MAC is authentication, not encryption and not automatic replay protection.

Certificate Chains Are Signature Chains

Device certificates, server certificates, and CA certificates all rely on signatures.

A device certificate roughly says:

CA private key signed: this device public key belongs to this device identity

The verifier uses the CA public key to verify the certificate signature, then uses the device public key inside the certificate to verify the device’s handshake signature.

This is very different from MAC. The server does not need to know the device private key or share one authentication key with all devices. It only needs to trust the CA chain and verify that the device holds the matching private key.

That is why certificate systems scale to large fleets.

Debugging Questions

When seeing a “checksum”, “digest”, “signature”, or “token”, ask:

Does it use a key?
-> no: probably hash

Can the verifier generate the same value?
-> yes: probably MAC

Is it private-key generated and public-key verified?
-> yes: signature

Then ask:

  • does this protect integrity, authentication, or identity accountability
  • where is the key generated and stored
  • should the verifier be able to forge the value
  • is third-party verification needed
  • is replay protection needed
  • are all critical fields covered
  • is the hash or public key itself trusted

Many security designs fail not because the algorithm is weak, but because one mechanism’s promise is used in another scenario.

The Boundary to Remember

Hashes, MACs, and signatures all relate to “data was not changed”, but their commitments differ.

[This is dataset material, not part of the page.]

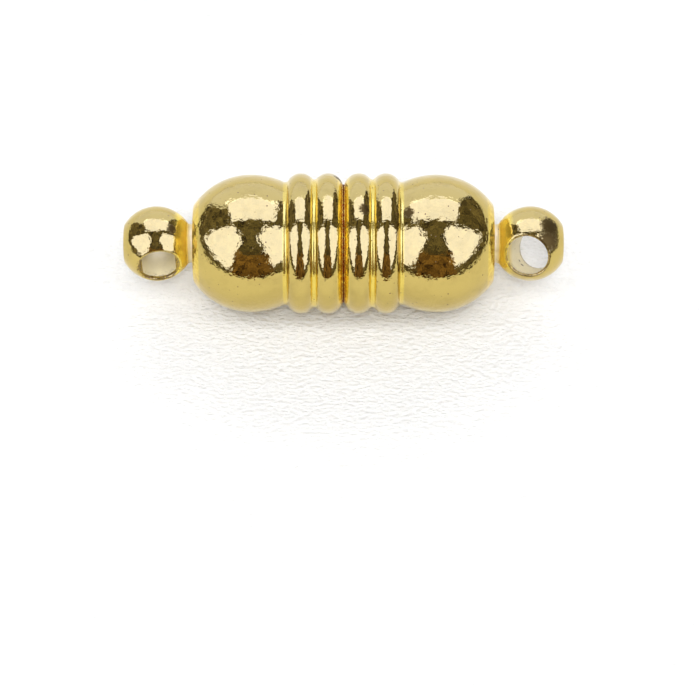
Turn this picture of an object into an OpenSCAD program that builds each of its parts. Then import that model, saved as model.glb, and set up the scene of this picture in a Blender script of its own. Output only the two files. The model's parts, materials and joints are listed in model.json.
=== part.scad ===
// Barrel magnetic clasp with ball loops. Each half is turned from one brass rod: a barrel
// with two ribs, a dome, a neck and a ball that is cross-drilled as a loop. A disc magnet
// sits in a pocket in the face of each half. The axis of the clasp lies along X, the seam
// is the plane x = 0, and the origin is on the axis at the middle of the seam.

/* [Ribs] */
// Diameter over the ribs, the widest part of the clasp
rib_d = 6.1; // [5.6:0.1:8]
// Radius of the rounded back of each rib
rib_round_r = 0.65; // [0.5:0.01:0.8]
// Distance between the two ribs of one half, middle to middle
rib_pitch = 1.18; // [1.1:0.01:1.6]
// Distance from the flat face of a half to the middle of its first rib
rib_setback = 0.64; // [0.5:0.005:0.9]
// Diameter at the bottom of the groove between the two ribs
rib_valley_d = 5.56; // [5:0.02:5.56]
// Diameter at the bottom of the groove between the second rib and the dome
dome_groove_d = 5.34; // [4.9:0.02:5.5]
// Diameter of the flat face where the halves meet
face_d = 5; // [4.7:0.02:5.2]

/* [Dome] */
// Diameter of the dome at its crown
dome_d = 5.98; // [5.7:0.02:6.6]
// Distance from the flat face to the crown of the dome
crown_setback = 4; // [3.7:0.05:4.6]
// Radius of the flatter curve between the groove and the crown
shoulder_r = 3.48; // [3.1:0.02:4]
// Distance from the flat face to the outer end of the dome
barrel_len = 6.475; // [6.3:0.025:6.75]
// Radius of the rounded corner at the end of the dome
dome_corner_r = 0.12; // [0.05:0.01:0.3]

/* [Ball loop] */
// Diameter of the ball
ball_d = 3.24; // [3:0.02:3.6]
// Distance from the end of the dome to the middle of the ball
ball_setoff = 1.62; // [1.5:0.02:2.4]
// Diameter of the flat where the ball was parted from its rod
parting_flat_d = 1.6; // [1:0.02:1.8]
// Radius of the rounded corner around the parting flat
parting_corner_r = 0.3; // [0.05:0.01:0.4]
// Diameter of the neck between the dome and the ball
neck_d = 1.66; // [1.2:0.02:2]
// Diameter of the hole across the ball
hole_d = 1.75; // [1.4:0.05:2]

/* [Angles of the holes] */
// How far the front of the left hole is turned up from level, in degrees
left_hole_rise = 11; // [0:1:80]
// How far the front of the left hole leans towards the barrel, in degrees
left_hole_lean = 7; // [0:1:18]
// How far the left hole misses the ball's centre, away from the barrel
left_hole_out = 0; // [0:0.01:0.2]
// How far the left hole misses the ball's centre, downwards
left_hole_drop = 0; // [0:0.01:0.34]
// How far the front of the right hole is turned up from level, in degrees
right_hole_rise = 51; // [0:1:80]
// How far the front of the right hole leans towards the barrel, in degrees
right_hole_lean = 16; // [0:1:18]
// How far the right hole misses the ball's centre, away from the barrel
right_hole_out = 0.14; // [0:0.01:0.2]
// How far the right hole misses the ball's centre, downwards
right_hole_drop = 0.33; // [0:0.01:0.34]

/* [Magnets] */
// Diameter of each disc magnet
magnet_d = 4; // [3:0.1:4.2]
// Thickness of each disc magnet
magnet_t = 2; // [1:0.1:3]
// Gap around and behind each magnet in its pocket
magnet_clearance = 0.05; // [0.02:0.01:0.1]
// How far each magnet lies below the flat face of its half
magnet_inset = 0.02; // [0:0.01:0.2]
// Gap between the two halves when the clasp is closed
seam_gap = 0.05; // [0.02:0.01:0.2]

/* [Hidden] */
$fn = 128;

// Distances from the seam along one half
face_at = seam_gap / 2;
first_rib_at = face_at + rib_setback;
second_rib_at = first_rib_at + rib_pitch;
crown_at = face_at + crown_setback;
barrel_end_at = face_at + barrel_len;
ball_at = barrel_end_at + ball_setoff;

// Radii of the turned forms
rib_r = rib_d / 2;
dome_r = dome_d / 2;
ball_r = ball_d / 2;
// Distance from the ball's middle to its parting flat
parting_flat_off = sqrt(pow(ball_r, 2) - pow(parting_flat_d / 2, 2));
// The magnet's pocket reaches past the flat face, so that it cuts through it cleanly
pocket_depth = magnet_inset + magnet_t + magnet_clearance;
cut_over = 1;

// One quarter of a lengthwise section: a disc round the axis at `at`, from `at` out to a
// flat `flat_off` further on, with the corner between disc and flat rounded to corner_r
module capped_disc_section(at, disc_r, flat_off, corner_r) {
    corner_off = flat_off - corner_r;
    corner_x = sqrt(pow(disc_r - corner_r, 2) - pow(corner_off, 2));
    tangent_off = corner_off * disc_r / (disc_r - corner_r);
    translate([0, at]) {
        intersection() {
            circle(r = disc_r);
            square([disc_r, tangent_off]);
        }
        square([corner_x, flat_off]);
        translate([corner_x, corner_off])
            circle(r = corner_r);
    }
}

// The curve from the groove to the crown, flatter than the dome and level with it there
module shoulder_section() {
    intersection() {
        translate([dome_r - shoulder_r, crown_at])
            circle(r = shoulder_r);
        translate([0, second_rib_at])
            square([dome_r, crown_at - second_rib_at]);
    }
}

// The solid core that the ribs stand on, one step for each groove
module core_section() {
    translate([0, face_at])
        square([face_d / 2, rib_setback]);
    translate([0, first_rib_at])
        square([rib_valley_d / 2, rib_pitch]);
    translate([0, second_rib_at])
        square([dome_groove_d / 2, crown_at - second_rib_at]);
}

// The rounded backs of the two ribs
module rib_sections() {
    for (at = [first_rib_at, second_rib_at])
        translate([rib_r - rib_round_r, at])
            circle(r = rib_round_r);
}

// Lengthwise section of one half, radius along X and distance from the seam along Y
module half_section() {
    intersection() {
        union() {
            core_section();
            rib_sections();
            shoulder_section();
            capped_disc_section(crown_at, dome_r, barrel_end_at - crown_at, dome_corner_r);
            translate([0, crown_at])
                square([neck_d / 2, ball_at - crown_at]);
            ball_section();
        }
        translate([0, face_at])
            square([rib_r, ball_at + ball_r]);
    }
}

// The ball, round towards the barrel and flat where it was parted off
module ball_section() {
    capped_disc_section(ball_at, ball_r, parting_flat_off, parting_corner_r);
    intersection() {
        translate([0, ball_at])
            circle(r = ball_r);
        translate([0, ball_at - ball_r])
            square([ball_r, ball_r]);
    }
}

// The hole across the ball, in the half that points along +X
module loop_hole(rise, lean, out, drop) {
    translate([ball_at, 0, 0])
        rotate([90 - rise, 0, 0])
            rotate([0, -lean, 0])
                translate([out, -drop, 0])
                    cylinder(d = hole_d, h = ball_d + hole_d / 4, center = true);
}

// The pocket that the magnet is set in
module magnet_pocket() {
    translate([face_at - cut_over, 0, 0])
        rotate([0, 90, 0])
            cylinder(r = magnet_d / 2 + magnet_clearance, h = cut_over + pocket_depth);
}

// One turned half, pointing along +X
module turned_half(rise, lean, out, drop) {
    difference() {
        rotate([0, 90, 0])
            rotate_extrude()
                half_section();
        loop_hole(rise, lean, out, drop);
        magnet_pocket();
    }
}

// One disc magnet, in the half that points along +X
module disc_magnet() {
    translate([face_at + magnet_inset, 0, 0])
        rotate([0, 90, 0])
            cylinder(d = magnet_d, h = magnet_t);
}

module left_barrel() {
    color("gold")
        mirror([1, 0, 0])
            turned_half(left_hole_rise, left_hole_lean, left_hole_out, left_hole_drop);
}

module left_magnet() {
    color("silver")
        mirror([1, 0, 0])
            disc_magnet();
}

module right_barrel() {
    color("gold")
        turned_half(right_hole_rise, right_hole_lean, right_hole_out, right_hole_drop);
}

module right_magnet() {
    color("silver")
        disc_magnet();
}

left_barrel();
left_magnet();
right_barrel();
right_magnet();
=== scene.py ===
"""A gold-plated barrel magnetic clasp with ball loops, lying closed on white paper.

Each half is a turned brass body with a drilled ball at its end and a disc magnet in its face.
Lengths are in metres and angles in radians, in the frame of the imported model, unless a comment
says millimetres or degrees.
"""

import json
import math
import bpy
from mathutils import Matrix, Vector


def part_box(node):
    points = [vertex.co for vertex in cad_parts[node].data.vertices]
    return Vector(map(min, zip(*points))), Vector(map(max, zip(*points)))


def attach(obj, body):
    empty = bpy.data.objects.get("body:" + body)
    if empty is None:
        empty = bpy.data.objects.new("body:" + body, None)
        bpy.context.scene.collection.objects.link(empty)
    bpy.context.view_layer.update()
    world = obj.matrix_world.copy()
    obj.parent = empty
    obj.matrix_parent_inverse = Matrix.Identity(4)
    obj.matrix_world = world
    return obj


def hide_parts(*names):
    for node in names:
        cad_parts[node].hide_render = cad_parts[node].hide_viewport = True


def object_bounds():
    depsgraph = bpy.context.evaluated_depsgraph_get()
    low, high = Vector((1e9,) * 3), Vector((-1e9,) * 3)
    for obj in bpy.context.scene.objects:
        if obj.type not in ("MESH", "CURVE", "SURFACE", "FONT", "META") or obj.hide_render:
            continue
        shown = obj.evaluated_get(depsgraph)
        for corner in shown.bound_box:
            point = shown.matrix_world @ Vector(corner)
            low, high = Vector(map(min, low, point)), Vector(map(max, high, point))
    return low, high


bl_info = {
    "name": "Barrel magnetic clasp",
    "version": (1, 0, 0),
    "blender": (4, 5, 0),
    "location": "View3D > Sidebar > Clasp",
    "description": "Builds a ball-loop magnetic clasp, its finishes and a small studio",
    "category": "Object",
}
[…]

A hash fingerprints data, assuming the fingerprint is trusted. A MAC proves the message came from a shared-key holder. A signature creates a publicly verifiable binding to a private key.

In device security, download checks, message authentication, firmware verification, certificate chains, and audit records need different mechanisms. First decide whether the problem is integrity, shared-key authentication, or public verification, then choose hash, MAC, or signature.